There was one particular thing that we came to visit; we left the house on the left, and turned through a little iron gate into a thick grove of trees. We soon became aware that there was open ground before us, and presently we came to a space in the heart of the wood, where there was a silent pool all overgrown with water-lilies; the bushes grew thickly round the edge. The pool was full of water-birds, coots, and moor-hens, sailing aimlessly about, and uttering strange, melancholy cries at intervals. On the edge of the water stood a small marble temple, streaked and stained by the weather. As we approached it, my friend told me something of the builder of the little shrine. He was a former owner of the place, a singular man, who in his later days had lived a very solitary life here. He was a man of wild and wayward impulses, who had drunk deeply in youth of pleasure and excitement. He had married a beautiful young wife, who had died childless in the first year of their marriage, and he had abandoned himself after this event to a despairing seclusion, devoted to art and music. He had filled the great house with fine pictures, he had written a book of poems, and some curious stilted volumes of autobiographical prose; but he had no art of expression, and his books had seemed like a powerless attempt to give utterance to wild and melancholy musings; they were written in a pompous and elaborate style, which divested the thoughts of such charm as they might have possessed.

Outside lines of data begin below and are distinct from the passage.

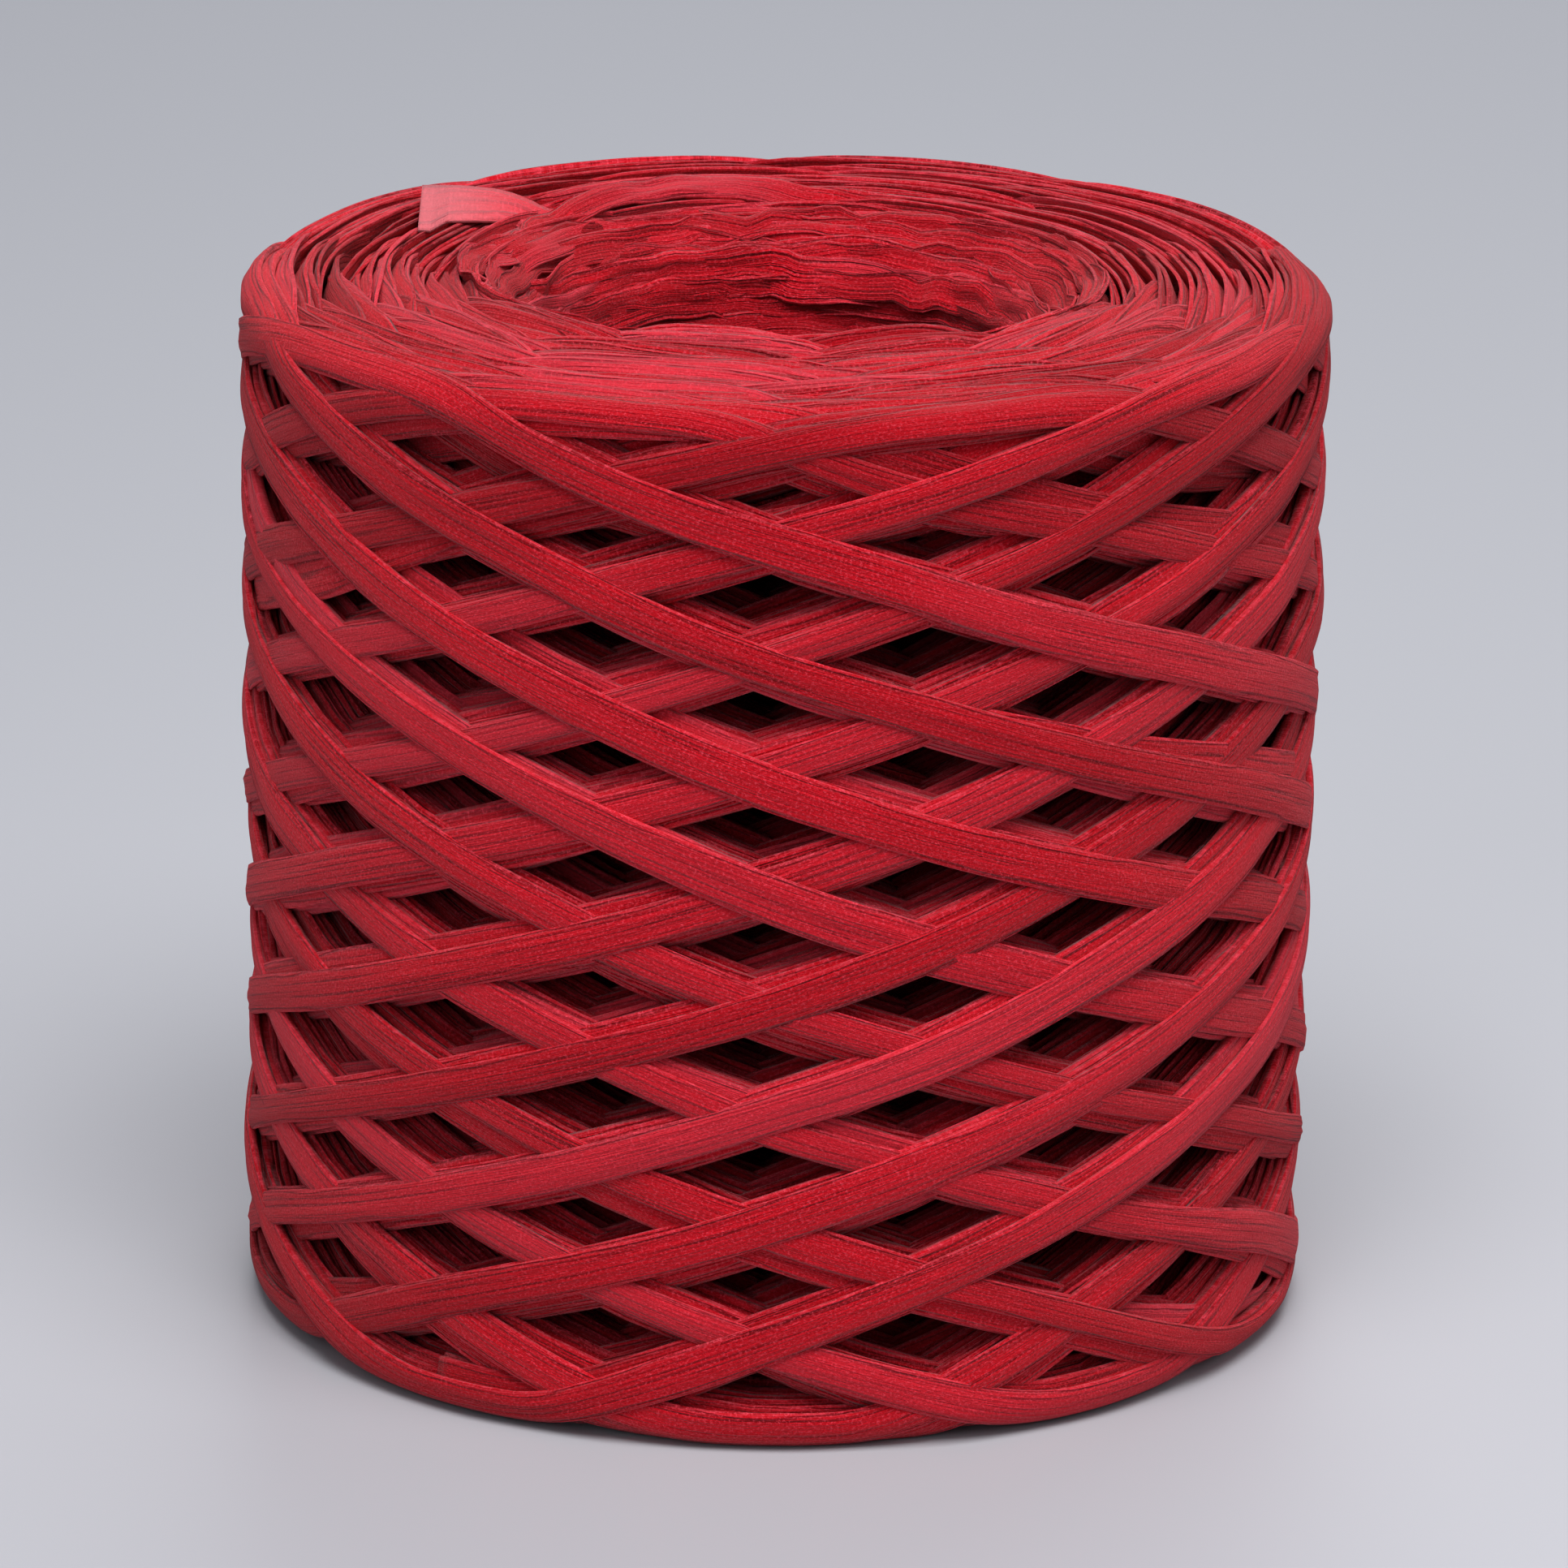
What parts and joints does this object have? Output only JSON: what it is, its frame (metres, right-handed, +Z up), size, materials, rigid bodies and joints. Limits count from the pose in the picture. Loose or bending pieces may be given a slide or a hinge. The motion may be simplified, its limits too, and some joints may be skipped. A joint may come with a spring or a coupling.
{
  "type": "roll of paper raffia ribbon",
  "caption": "Cylindrical roll of cross-wound red paper raffia ribbon with an open bore, deep diamond gaps between the crossing strands and a loose unfolded end on top.",
  "frame": {"origin": "centre of the base, on the roll's axis, at the face that it stands on", "axes": "+Z up along the bore; -Y towards the viewer in the picture; the loose end lies on the top face at the back left"},
  "size_m": [0.1006, 0.1006, 0.0993],
  "materials": {
    "raffia_paper": "matte crepe paper with fine lengthwise creases and paler worn edges"
  },
  "bodies": {
    "root": {"wound_roll": "raffia_paper", "loose_end": "raffia_paper"}
  },
  "joints": []
}
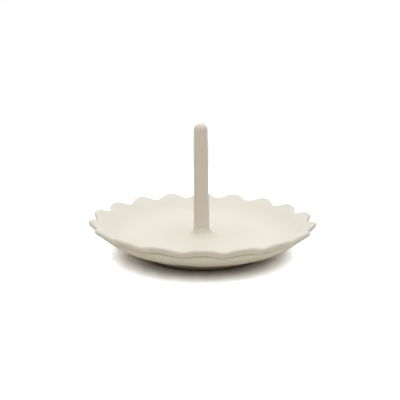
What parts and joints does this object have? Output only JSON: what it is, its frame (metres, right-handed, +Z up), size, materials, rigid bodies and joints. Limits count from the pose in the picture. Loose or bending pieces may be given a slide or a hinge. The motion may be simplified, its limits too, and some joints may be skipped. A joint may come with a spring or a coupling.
{
  "type": "ring dish",
  "caption": "Round stoneware ring dish: a shallow saucer with a scalloped rounded lip, a low foot ring, and a slim tapered post with a domed tip for finger rings.",
  "frame": {"origin": "centre of the foot ring's resting face, on the surface that the dish stands on", "axes": "+Z up along the ring post; -Y is the front, where a scallop's crest faces the viewer; +X to the right"},
  "size_m": [0.1184, 0.12, 0.0686],
  "materials": {
    "cream_glaze": "satin matt cream glaze on stoneware",
    "bare_clay": "unglazed buff stoneware, wiped clean before firing"
  },
  "bodies": {
    "root": {"dish": "cream_glaze", "foot_ring": "bare_clay", "ring_post": "cream_glaze", "post_fillet": "cream_glaze"}
  },
  "joints": []
}
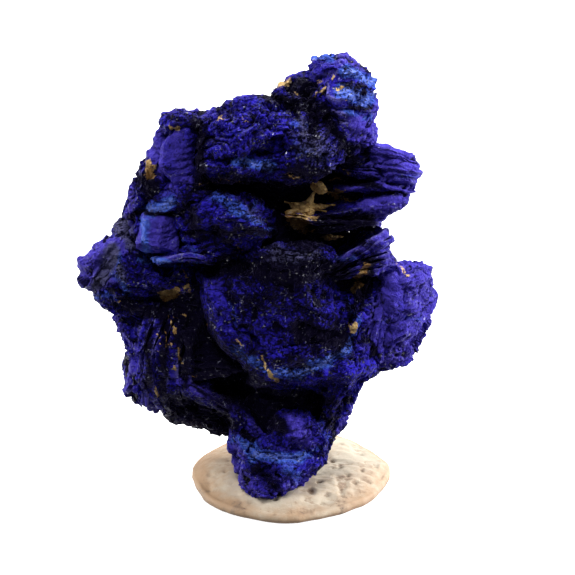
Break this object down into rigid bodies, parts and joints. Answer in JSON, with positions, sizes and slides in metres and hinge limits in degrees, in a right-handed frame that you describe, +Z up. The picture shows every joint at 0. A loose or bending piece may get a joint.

He had lived thus to a considerable age in a wilful sadness, unloving and unloved. He had cared nothing for the people of the place, entertained no visitors; rambling, a proud solitary figure, about the demesne, or immured for days together in his library. Had the story not been true, it would have appeared like some elaborate fiction.

He built this little temple in memory of the wife whom he had lost, and often visited it, spending hours on hot summer days wandering about the little lake, or sitting silent in the portico. We went up to the building. It was a mere alcove, open to the air. But what arrested my attention was a marble figure of a young man, in a sitting position, lightly clad in a tunic, the neck, arms, and knees bare; one knee was flung over the other, and the chin was propped on an arm, the elbow of which rested on the knee. The face was a wonderful and expressive piece of work. The boy seemed to be staring out, not seeing what he looked upon, but lost in a deep agony of thought. The face was wonderfully pure and beautiful; and the anguish seemed not the anguish of remorse, but the pain of looking upon things both sweet and beautiful, and of yet being unable to take a share in them. The whole figure denoted a listless melancholy. It was the work of a famous French sculptor, who seemed to have worked under close and minute direction; and my friend told me that no less than three statues had been completed before the owner was satisfied.

On the pedestal were sculptured the pathetic words, _Oimoi mal authis_. There was a look of revolt of dumb anger upon the face that lay behind its utter and hopeless sadness. I knew too well, by a swift instinct, what the statue stood for. Here was one, made for life, activity, and joy, who yet found himself baffled, thwarted, shut out from the paradise that seemed to open all about him; it was the face of one who had found satiety in pleasure, and sorrow in the very heart of joy. There was no taint of grossness or of luxury in the face, but rather a strength, an intellectual force, a firm lucidity of thought. I confess that the sight moved me very strangely. I felt a thrill of the deepest compassion, a desire to do something that might help or comfort, a yearning wish to aid, to explain, to cheer. The silence, the stillness, the hopelessness of the pathetic figure woke in me the intensest desire to give I knew not what--an overwhelming impulse of pity. It seemed a parable of all the joy that is so sternly checked, all the hopes made vain, the promise disappointed, the very death of the soul. It seemed infinitely pathetic that God should have made so fair a thing, and then withheld joy. And it seemed as though I had looked into the very soul of the unhappy man who had set up so strange and pathetic an allegory of his sufferings. The boy seemed as though he would have welcomed death--anything that brought an end; yet the health and suppleness of the bright figure held out no hope of that. It was the very type of unutterable sorrow, and that not in an outworn body, and reflected in a face dim with sad experience, but in a perfectly fresh and strong frame, built for action and life. I cannot say what remote thoughts, what dark communings, visited me at the sight. I seemed confronted all at once with the deepest sadness of the world, as though an unerring arrow had pierced my very heart--an arrow winged by beauty, and shot on a summer day of sunshine and song.

Is there any faith that is strong enough and deep enough to overcome such questionings? It seemed to bring me near to all those pale and hopeless agonies of the world; all the snapping short of joy, the confronting of life with death--those dreadful moments when the heart asks itself, in a kind of furious horror, "How can it be that I am filled so full of all the instinct of joy and life, and yet bidden to suffer and to die?"

The only hope is in an utter and silent resignation; in the belief that, if there is a purpose in the gift of joy, there is a purpose in the gift of suffering. And as thus, in that calm afternoon, in the silent wood, by the shining pool, I lifted up my heart to God to be consoled, I felt a great hope draw near, as when the vast tide flows landward, and fills the dry, solitary sand-pools with the leaping brine. "Only wait," said the deep and tender voice, "only endure, only believe; and a sweetness, a beauty, a truth beyond your utmost dreams shall be revealed."